Most frequent or most typical collocations?

Most frequent or most typical collocations – which is more useful?

Word sketches in Sketch Engine are one-page summaries of word combinations (called collocations) that typically occurd with a word prefers. These summaries are computed automatically based on a language sample of billions of words called a text corpus.

By looking at the page, the users get an instant idea of how the word is typically used, the contexts in which it appears most frequently and what its typical word combinations are. The user can also go directly to the source sentences from which the information was extracted to check the context in detail.

An example of a word sketch might look like this:

Screenshot of word sketch from the British National Corpus (BNC)

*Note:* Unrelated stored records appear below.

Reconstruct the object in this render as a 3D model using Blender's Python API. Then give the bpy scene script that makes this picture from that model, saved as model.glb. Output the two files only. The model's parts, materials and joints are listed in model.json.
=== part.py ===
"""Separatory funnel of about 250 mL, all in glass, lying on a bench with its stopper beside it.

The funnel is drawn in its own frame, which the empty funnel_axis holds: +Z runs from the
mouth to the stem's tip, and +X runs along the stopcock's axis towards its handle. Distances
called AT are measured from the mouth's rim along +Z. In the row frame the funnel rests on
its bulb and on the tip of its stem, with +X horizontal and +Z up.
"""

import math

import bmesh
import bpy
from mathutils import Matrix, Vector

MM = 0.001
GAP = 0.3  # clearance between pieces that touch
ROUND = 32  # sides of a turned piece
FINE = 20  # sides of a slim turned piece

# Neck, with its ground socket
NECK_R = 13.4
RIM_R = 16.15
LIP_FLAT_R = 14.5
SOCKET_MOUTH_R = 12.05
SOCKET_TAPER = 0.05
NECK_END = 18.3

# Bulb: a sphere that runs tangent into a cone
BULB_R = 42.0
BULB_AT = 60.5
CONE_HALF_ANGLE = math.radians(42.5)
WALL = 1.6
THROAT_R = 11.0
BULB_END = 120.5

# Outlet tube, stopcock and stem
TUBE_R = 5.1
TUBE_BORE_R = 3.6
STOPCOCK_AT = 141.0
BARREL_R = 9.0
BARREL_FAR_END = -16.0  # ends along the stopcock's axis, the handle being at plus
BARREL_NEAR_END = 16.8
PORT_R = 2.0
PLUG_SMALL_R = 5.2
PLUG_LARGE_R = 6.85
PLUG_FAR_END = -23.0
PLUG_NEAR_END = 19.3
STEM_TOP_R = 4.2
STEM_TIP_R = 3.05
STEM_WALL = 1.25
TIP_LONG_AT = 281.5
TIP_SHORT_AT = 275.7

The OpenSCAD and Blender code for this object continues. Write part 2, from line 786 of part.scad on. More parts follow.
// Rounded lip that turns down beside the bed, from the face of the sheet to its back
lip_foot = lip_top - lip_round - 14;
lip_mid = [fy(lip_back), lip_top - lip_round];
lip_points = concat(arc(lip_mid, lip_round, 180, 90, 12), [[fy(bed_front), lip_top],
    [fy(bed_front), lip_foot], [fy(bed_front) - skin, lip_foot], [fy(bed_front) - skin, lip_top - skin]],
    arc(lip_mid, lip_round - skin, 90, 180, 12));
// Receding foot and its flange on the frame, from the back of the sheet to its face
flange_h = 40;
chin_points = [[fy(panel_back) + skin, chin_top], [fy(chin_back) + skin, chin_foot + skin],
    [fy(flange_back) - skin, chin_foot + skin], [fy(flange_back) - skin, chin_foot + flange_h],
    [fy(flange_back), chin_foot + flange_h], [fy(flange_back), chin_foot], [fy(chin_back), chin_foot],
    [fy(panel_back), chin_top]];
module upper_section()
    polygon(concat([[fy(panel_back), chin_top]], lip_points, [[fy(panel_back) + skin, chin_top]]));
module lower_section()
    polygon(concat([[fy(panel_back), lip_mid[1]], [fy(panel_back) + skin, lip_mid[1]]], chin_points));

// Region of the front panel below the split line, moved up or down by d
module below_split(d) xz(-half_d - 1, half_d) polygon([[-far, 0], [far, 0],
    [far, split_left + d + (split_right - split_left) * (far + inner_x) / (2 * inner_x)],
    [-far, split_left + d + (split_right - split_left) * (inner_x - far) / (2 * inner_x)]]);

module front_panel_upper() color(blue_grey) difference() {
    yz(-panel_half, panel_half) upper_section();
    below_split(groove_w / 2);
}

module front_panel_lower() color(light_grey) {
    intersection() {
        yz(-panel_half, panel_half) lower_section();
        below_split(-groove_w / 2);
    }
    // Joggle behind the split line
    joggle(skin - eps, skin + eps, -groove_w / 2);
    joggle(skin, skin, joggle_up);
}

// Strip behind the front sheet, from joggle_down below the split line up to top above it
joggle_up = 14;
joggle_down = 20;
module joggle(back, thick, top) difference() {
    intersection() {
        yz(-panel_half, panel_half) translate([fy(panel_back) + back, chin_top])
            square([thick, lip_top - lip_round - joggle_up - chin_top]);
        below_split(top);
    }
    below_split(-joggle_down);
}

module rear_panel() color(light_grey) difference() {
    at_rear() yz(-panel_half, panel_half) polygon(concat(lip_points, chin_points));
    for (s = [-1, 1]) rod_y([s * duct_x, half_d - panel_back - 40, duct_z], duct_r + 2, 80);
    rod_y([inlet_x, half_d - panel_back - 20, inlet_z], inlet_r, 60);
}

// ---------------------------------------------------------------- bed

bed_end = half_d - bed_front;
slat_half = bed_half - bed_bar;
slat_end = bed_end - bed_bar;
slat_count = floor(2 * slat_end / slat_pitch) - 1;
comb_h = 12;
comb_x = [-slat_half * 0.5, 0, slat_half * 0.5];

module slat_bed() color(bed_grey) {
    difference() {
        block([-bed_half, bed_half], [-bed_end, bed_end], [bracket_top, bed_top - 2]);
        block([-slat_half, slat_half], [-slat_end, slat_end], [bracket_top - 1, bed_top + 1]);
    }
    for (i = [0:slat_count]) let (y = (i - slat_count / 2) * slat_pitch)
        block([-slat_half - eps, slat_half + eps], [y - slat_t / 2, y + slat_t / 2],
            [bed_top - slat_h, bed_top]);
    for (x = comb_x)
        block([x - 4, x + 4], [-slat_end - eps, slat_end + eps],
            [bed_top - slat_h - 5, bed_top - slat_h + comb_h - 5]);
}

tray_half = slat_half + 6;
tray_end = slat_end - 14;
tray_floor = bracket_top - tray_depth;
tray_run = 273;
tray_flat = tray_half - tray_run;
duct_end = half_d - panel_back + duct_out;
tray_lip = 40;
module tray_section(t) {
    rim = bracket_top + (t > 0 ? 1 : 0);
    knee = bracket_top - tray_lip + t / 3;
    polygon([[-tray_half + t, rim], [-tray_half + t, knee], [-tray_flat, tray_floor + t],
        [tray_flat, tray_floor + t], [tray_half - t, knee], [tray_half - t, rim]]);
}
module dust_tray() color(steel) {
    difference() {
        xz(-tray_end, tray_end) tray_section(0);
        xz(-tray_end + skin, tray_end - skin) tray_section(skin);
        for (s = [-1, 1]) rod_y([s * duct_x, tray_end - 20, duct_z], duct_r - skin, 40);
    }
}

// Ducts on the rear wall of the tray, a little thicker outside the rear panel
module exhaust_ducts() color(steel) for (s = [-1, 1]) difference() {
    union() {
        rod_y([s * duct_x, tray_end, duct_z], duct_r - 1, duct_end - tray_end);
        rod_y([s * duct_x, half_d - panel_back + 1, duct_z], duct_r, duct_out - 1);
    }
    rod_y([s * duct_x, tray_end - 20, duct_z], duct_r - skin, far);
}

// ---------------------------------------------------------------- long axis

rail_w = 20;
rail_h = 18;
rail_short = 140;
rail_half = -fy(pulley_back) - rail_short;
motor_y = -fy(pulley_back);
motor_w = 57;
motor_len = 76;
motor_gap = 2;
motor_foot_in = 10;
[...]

The combinations are divided into categories such as modifiers, verbs, objects or subjects of a verb etc.

Apparently, each word can form more word combinations than those displayed in a word sketch by default. So how does Sketch Engine determine which collocations should be displayed? Where is the cut-off point? Users generally assume that this happens on the basis of frequency and that the collocations at the top of the list are the most frequent collocations. This would be, in most cases, not very useful as we will see further below. Sketch Engine takes a different approach and focuses on the typicality (or strength of collocation) rather than on frequency of use.

What is the difference between frequency and typicality?

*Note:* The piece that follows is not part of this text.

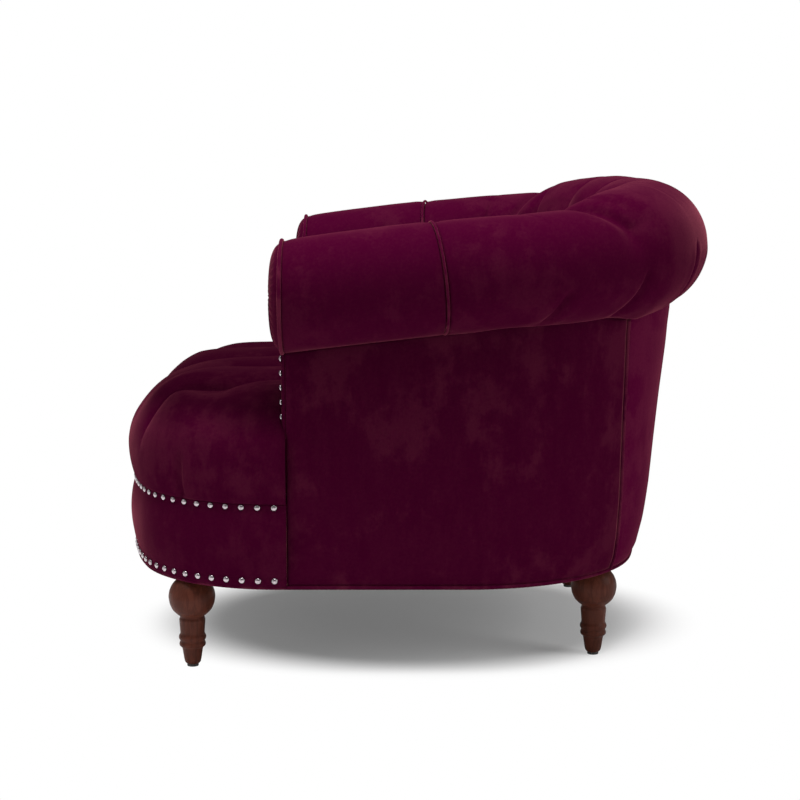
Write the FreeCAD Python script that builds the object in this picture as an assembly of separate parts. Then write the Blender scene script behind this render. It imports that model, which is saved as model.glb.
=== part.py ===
"""A deep-buttoned armchair with rolled arms, a bowed seat and turned legs.

Millimetres. The origin is on the floor under the middle of the chair, +Z is up,
the sitter faces -Y and the sitter's left is +X.
"""

import FreeCAD, Part
import math
import os

os.makedirs("parts", exist_ok=True)
V = FreeCAD.Vector

# Overall sizes
total_depth = 963.0
body_half_width = 370.0
body_bottom = 140.5
seam_gap = 0.3
flatness = 1e-6
facet_sag = 0.8

# Plan of the upholstered body: a bowed front, round corners and a bowed back
front_bow_radius = 650.0
front_corner_radius = 228.0
rear_corner_radius = 277.0
rear_bow_radius = 700.0
seat_overhang = 14.0
roll_overhang = 122.0
arm_setback = 282.0
back_lean_per_mm = 0.153
panel_thickness = 8.0

# Seat
nail_line = 267.5
seat_bulge_height = 328.0
seat_crown = 442.0
seat_edge_radius = 112.0
seat_draw_in = 8.0
seat_edge_steps = 5
seat_corner_steps = 4
seat_edge_puff = 52.5
seat_tuft_depth = 20.0
seat_row_pitch = 130.0
seat_first_row = 26.0
seat_last_row_margin = 35.0
seat_tuft_columns = 6
strap_columns = (-175.0, -42.0, 42.0, 175.0)
strap_rows = (-330.0, -120.0, 40.0, 200.0)

# Arm and back rolls
arm_roll_radius = 84.0
arm_roll_overhang = 2.0
arm_roll_over_seat = 144.5
arm_roll_rise = 27.5
back_section_depth = 457.0
roll_corner_radius = 210.0
roll_bow_radius = 640.0
back_roll_radius = 106.0
back_roll_over_arm = 56.5
roll_ease_length = 330.0
roll_seat_share = 0.93
roll_seat_ease = 100.0
roll_sides = 19
arm_roll_sides = 24
roll_pleats = ((142.0, 97.0), (247.0, 247.0), (352.0, 396.0), (480.0, 498.0))
pleat_depth = 5.0
pleat_half_width = 14.0

# Inside pads
arm_width = 85.0
inside_corner_radius = 120.0
inside_bow_radius = 560.0
inside_back_setback = 284.0
inside_lean = 0.333
pad_thickness = 33.0
pad_bottom = 300.0
pad_below_roll_centre = 30.0
pad_roll_clearance = 2.0
lowest_tuft_over_seat = 36.0
tuft_row_share = 0.21
tuft_rows = 3
tuft_depth = 20.0
back_tuft_columns = 10
arm_tuft_columns = 3
pad_end_behind_seam = 20.2

# Frame
rail_thickness = 24.0
rail_height = 124.0
base_bottom = 142.0
front_block_reach = 40.0
rear_block_reach = 200.0
post_inset = 12.0
post_width = 25.0
post_depth = 30.0
post_behind_seam = 70.5
neck_inset = 9.0
neck_width = 42.0
scroll_board_thickness = 18.0
scroll_board_radius = 72.0
arm_rail_width = 56.0
arm_rail_height = 36.0
back_board_width = 46.0
back_board_thickness = 24.0
upright_x = 110.0
upright_width = 30.0
tack_rail_height = 24.0
tack_rail_thickness = 18.0
tack_rail_start = 0.09
board_steps = 12
strap_width = 50.0
strap_thickness = 2.5
deck_cloth_thickness = 2.0
foam_height = 74.0
foam_margin = 30.0

# Legs, from the floor up
glide_height = 4.0
glide_radius = 9.0
glide_sides = 12
leg_sides = 32
front_leg_side_inset = 78.0
front_leg_setback = 115.0
rear_leg_side_inset = 146.0
rear_leg_inset = 78.5
leg_to_front_rail = 102.0
leg_to_back_rail = 74.0

# Small parts
nail_radius = 5.0
nail_rise = 3.0
nail_sides = 6
facing_pleats = 20
facing_pleat_depth = 1.6
welt_steps = 30
button_sides = 6
nail_pitch = 25.0
arm_nail_pitch = 22.0
arm_nail_over_bulge = 76.5
arm_nail_margin = 8.0
inner_nail_over_seat = 26.0
inner_nail_count = 2
lower_nail_line = 154.5
band_height = 11.0
band_rise = 3.0
nail_margin = 0.6
apron_bulge = 9.0
bow_steps = 8
corner_steps = 8
rear_seam_inset = 130.0
rear_seam_lean = 0.15
leg_clear_radius = 32.0
welt_proud = 2.5
button_radius = 10.0
button_rise = 6.0
welt_size = 6.0
middle_welt_start = -85.0
middle_welt_end = 195.0
facing_radius = 78.0
facing_bulge = 14.0
arm_front_pad = 6.0

front_y = -total_depth / 2
rear_y = total_depth / 2
base_front_y = front_y + seat_overhang
base_back_y = rear_y - roll_overhang
arm_front_y = front_y + arm_setback
roll_back_y = rear_y - back_roll_radius
panel_inset = panel_thickness + seam_gap
rail_top = base_bottom + rail_height
inside_back_y = rear_y - inside_back_setback

# What follows from them: the rolls go with the seat, and the frame with the body's sides
inside_half_width = body_half_width - arm_width
arm_roll_x = body_half_width + arm_roll_overhang
arm_roll_front_height = seat_crown + arm_roll_over_seat
back_roll_height = arm_roll_front_height + back_roll_over_arm
arm_section_length = rear_y - back_section_depth - arm_front_y
arm_seam_y = arm_front_y + arm_section_length
arm_pad_end = arm_seam_y + pad_end_behind_seam
lowest_tuft_row = seat_crown + lowest_tuft_over_seat
seat_tuft_pitch = (inside_half_width - seat_edge_puff) / 1.5
seat_room = inside_back_y - arm_front_y - seat_first_row - seat_last_row_margin
seat_rows = 1 + int(seat_room / seat_row_pitch)
post_outer_x = body_half_width - post_inset
post_inner_x = post_outer_x - post_width
post_front_y = arm_seam_y + post_behind_seam
neck_outer_x = body_half_width - neck_inset
neck_inner_x = neck_outer_x - neck_width
front_leg_x = body_half_width - front_leg_side_inset
front_leg_y = base_front_y + front_leg_setback
rear_leg_x = body_half_width - rear_leg_side_inset
rear_leg_y = base_back_y - rear_leg_inset
rear_seam_x = body_half_width - rear_seam_inset


def arc(a, b, c):
    """An arc edge from a through b to c."""
    return Part.Arc(a, b, c).toShape()


def line(a, b):
    return Part.LineSegment(a, b).toShape()


def box(x0, x1, y0, y1, z0, z1):
    return Part.makeBox(x1 - x0, y1 - y0, z1 - z0, V(x0, y0, z0))


def mirrored(shape):
    """The same shape on the sitter's right."""
    return shape.mirror(V(0, 0, 0), V(1, 0, 0))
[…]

Frequency (weak collocations)

Surprisingly, the fact that a word combination is frequent is often of limited use or even insignificant in terms of language teaching/learning or language research. For example, here are the most frequent collocations of the word bedroom (only adjectives modifying the noun are included)

small
own
spare

twin
front
main

comfortable
big
large

Looking at the list, we can see that most of the words are very predictable. In other words, if a student of English wants to speak about a bedroom of a small size, they will naturally use the word small. They will not usually need to consult a dictionary to make sure that small is a suitable word combination. Similarly, when teaching bedroom as a new word, it is not useful to point students to collocations such as small, own, big or comfortable because they are quite predictable. The collocations in this list would be classified as weak collocations.

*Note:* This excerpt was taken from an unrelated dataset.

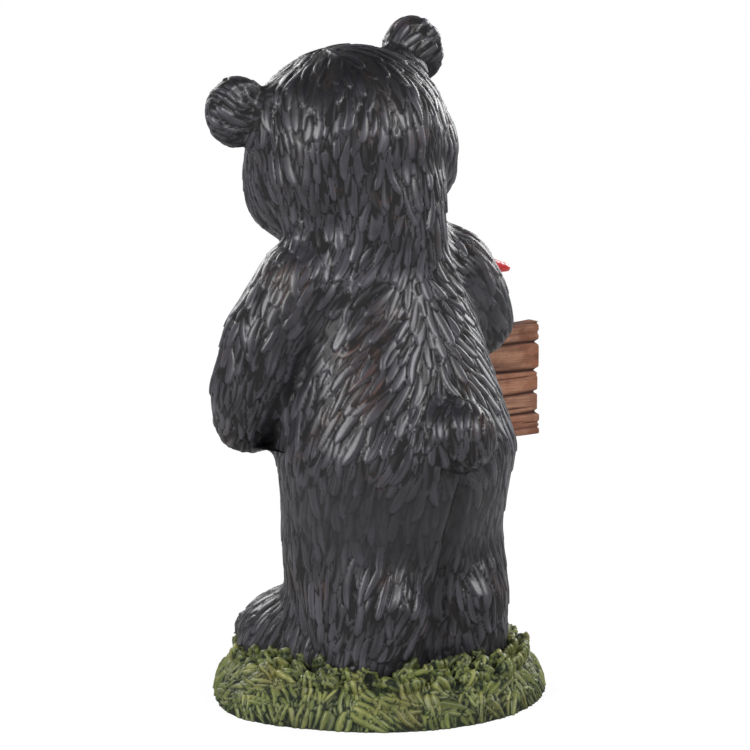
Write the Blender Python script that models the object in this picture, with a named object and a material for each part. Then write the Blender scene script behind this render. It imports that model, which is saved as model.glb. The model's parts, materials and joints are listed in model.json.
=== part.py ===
"""Bear garden statue in cast, painted resin. Metres, +Z up, origin at the centre of the underside.

A black bear stands upright on a mound of grass and looks over a plank sign board, which it holds across its
belly. A red bird sits on its right forearm. The bear faces -Y, so its left side is at +X and its back at +Y.
The bear and its grass are one casting. The board and the bird are castings of their own, glued in place.
"""
import math
import random

import bmesh
import bpy
import numpy as np
from mathutils import Euler, Matrix, Vector, kdtree

# The figure
BEAR_HEIGHT = 0.380          # soles to the tip of the higher ear
HEAD_ROLL = 15               # degrees that the head leans towards the bear's left
LOCK_LENGTH = 0.030          # one carved lock of fur
LOCK_WIDTH = 0.0125
LOCK_RELIEF = 0.0026

# The grass mound
BASE_WIDTH = 0.196           # side to side, without the bulge
BASE_DEPTH = 0.197           # front to back
BASE_BULGE = 0.008           # how far the mound swells on the bear's left
BULGE_BEARING = 0.10         # radians from +X
BULGE_SPREAD = 0.38
BASE_HEIGHT = 0.027          # underside to the top of the turf
SOLE_DEPTH = 0.007           # how deep the soles sit in the turf
BLADE_LENGTH = 0.019
BLADE_WIDTH = 0.008
BLADE_RELIEF = 0.0026
TUFT_COUNT = 26              # clumps of grass that lap up round the feet

# The sign board
BOARD_WIDTH = 0.194
BOARD_HEIGHT = 0.073
BOARD_THICKNESS = 0.011
BOARD_RIGHT_REACH = 0.157    # the bear's middle to the board's far end, on the bear's right
BOARD_BOTTOM = 0.129         # the board's lower edge above the underside
BOARD_PRESS = 0.006          # how deep the board's back is let into the belly
PLANK_COUNT = 5
PLANK_GROOVE = 0.0016        # depth of the gaps between planks
PLANK_SETBACK = 0.002        # how far the shortest plank ends behind the longest
PLANK_RIM = 0.0018           # half the width of a gap
NOTCH_DEPTH = 0.0035         # how far a gap bites into the board's ends
GRAIN_WANDER = 0.0011
PLANK_STEPS = 10             # faces along a plank

# The bird
BIRD_LENGTH = 0.072          # beak to the tip of the tail
SEAT_RADIUS = 0.014          # flat on the forearm that the bird is glued to

GLUE_GAP = 0.0003            # between a glued piece and its bed
FLESH_VOXEL = 0.003
FORM_VOXEL = 0.0021
BEAR_TRIANGLES = 8300
BIRD_TRIANGLES = 700
FINE_FAVOUR = 6e-5           # how much the thinning spares the face and the paws

U = BEAR_HEIGHT / 380        # the bear is drawn in 380ths of its own height
SOLES = BASE_HEIGHT - SOLE_DEPTH
BELLY_FRONT = -56 * U
BOARD_BACK = BELLY_FRONT + BOARD_PRESS
BOARD_FRONT = BOARD_BACK - BOARD_THICKNESS
BOARD_TOP = BOARD_BOTTOM + BOARD_HEIGHT
BOARD_LEFT_END = BOARD_WIDTH - BOARD_RIGHT_REACH
FOREARM_RADIUS = 18 * U
FOREARM_Z = BOARD_TOP + FOREARM_RADIUS - 0.002
HEAD_CENTRE = Vector((9, -20, 308))
HEAD_TURN = Euler((0, math.radians(HEAD_ROLL), 0)).to_matrix()
EAR = {-1: (-63.5, -7, 34), 1: (62, -7, 36)}    # right and left, in the head's own upright frame
CHEEK = {-1: (-38, -9, -28), 1: (34, -9, -20)}
EYE = (22, -57, 15)
NOSE = (0, -87, -7)
TAIL = ((-3, 79, 146), (22, 19, 21))
EAR_HOLLOW = 6
LEFT_PALM = (BOARD_LEFT_END + 0.007, BOARD_BOTTOM + 0.42 * BOARD_HEIGHT)    # across and up
RIGHT_PALM_ACROSS = -86
BIRD_SEAT = (-0.087, BOARD_FRONT + 0.004, FOREARM_Z + FOREARM_RADIUS - 0.0015)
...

Typicality (strong collocations)

On the other hand, typicality is used with collocations that are useful for learning, teaching or inclusion in dictionaries. Typicality focuses on collocations that are not (completely) predictable. An example of such a collocation from the list above is twin bedroom. A collocation list for bedroom ordered by typicality score will look quite different with these items at the top:

master
double
spacious

spare
en-suite
upstairs

twin
guest
air-conditioned

This list is more useful for language learning and more interesting for linguists and lexicographers. It all depends on the language level, of course, and the first list might be actually useful to beginners but it is the second list that we would expect to see when we want to learn how word bedroom is used in English.

How does the software do it?

An algorithm is used to identify collocations and calculate their scores (logDice). The ones with the highest score will be included in the word sketch. This is how it is done:

First, the algorithm identifies all instances of adjective + bedroom combinations in the corpus. Then it takes the adjective and looks for all small + noun combinations in the corpus. Each time small is found together with bedroom, it gets a plus point and each time small is found with another noun it gets a minus point. (The actual algorithm is more complex but even this simplification is sufficiently for illustration.) As a result, the algorithm will classify collocations like this:

adjectives that tend to combine with a large selection of other words, i.e. are very flexible in their use, will be classifield as weak collocations and will generally not be included in the word sketch
adjectives that combine with only one or a handful of nouns (they ‘specialize’ in combining only with certain nouns) will result as strong collocations and will be included in the word sketch
even collocations made up of frequent words such as small print will be included because the noun print does not combine with too many other adjectives so there is not much competition for small

By default, collocates in a word sketch will be sorted by score and the top 25 items will be displayed. The user can change this limit and also switch to sorting by frequency which puts less typical (and, in language teaching terminology, less advanced collocations) at the top.